In the types of urban markets that Kimco, Vestar and other landlords are pursuing, high barriers to entry constrict the supply of new retail space and promote higher occupancies and rents among smaller-format retailers. “This truly is about supply and demand and the flight to quality,” Cushing said. “Virtually no new product has been built [in major metro markets] over the past 10 years. It’s very competitive these days, especially in the class “A” and “B” centers.”

In Greater Houston, these dynamics help explain why rental rates are strongest inside the Beltway 8 perimeter, says Baker. In addition to city officials’ keeping a tight rein on entitlements for new retail supply, multifamiy developers are gobbling up space all over the city. “In Greater Houston right now, which is made up of about 10 counties, there are over 200 sites under contract for multifamily development,” said Baker. “With what these multifamily developers are willing to pay, it creates some real challenges for future retail development. There’s not a ton of new retail space being added to the market.” Meanwhile, tough new development restrictions put in place out of flooding concerns after Hurricane Harvey in 2017 are constraining supply even further, Baker says.

Little wonder that landlords emphasize the importance of using competitive strategies to woo fast-expanding tenants like Orangetheory or MOD Pizza. At Vestar, leasing teams are clustering tenants into “beauty districts” where visitors can get their hair and nails done, go to a cosmetics consultation, sweat through a power-yoga or high-intensity training workout or visit a juice bar. “The idea is to work from top to bottom and inside out,” Cushing said. “Our beauty districts have been very successful. They create synergies among like-minded customers.” The districts can also help Vestar win the competition for promising tenants that want to co-locate with such services, she says.

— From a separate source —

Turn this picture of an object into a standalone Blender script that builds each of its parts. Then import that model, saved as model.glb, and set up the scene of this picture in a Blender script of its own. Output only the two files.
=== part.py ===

Vestar’s leasing teams are trained to cater to the different needs of small-shop tenants as well, Cushing says. Most super-regional malls have fairly strict covenants when it comes to design and appearance of tenant spaces, but at Desert Ridge Marketplace, in North Pheonix, Vestar was flexible when Barrio Queen, a Mexican restaurant and tequilería, asked to be allowed to paint colorful street-art murals on exterior walls. “We wanted to try to give them as much latitude as we could so as to not stifle that creativity and individualism,” Cushing said. “That’s what makes them unique.”

And while national tenants might be accustomed to dealing with landlords’ interminable leases or stats-filled email blasts about available spaces, Vestar’s leasing teams strive for something more personal when dealing with mom-and-pops, says Cushing. That could mean using a less intimidating short-form lease, or visiting in person to chat about leasing opportunity. “Typically, with the small-shop retailers, you have to change the way you normally do business,” Cushing said. “You need to bring it to a more personal level, because this is often their entire livelihood. We like to put our phones and computers down and go meet with them.”

Today’s gains in small-shop occupancy rates owe much to improvements in retaining tenants over time, not merely to signing on the latest concepts, according to Jamieson. In Kimco’s case, he says, maintaining high standards at the shopping center and offering best-in-class marketing and events can help guarantee that tenants will be eager to renew their leases. “Our retention levels have improved, which is a further testament to the strengthening economy and the bettering of our shopping centers,” Jamieson said. “We want to ensure that we are creating that inviting experience that will help drive the success of our retailers – and also draw new tenants into our centers, over those owned by someone else.”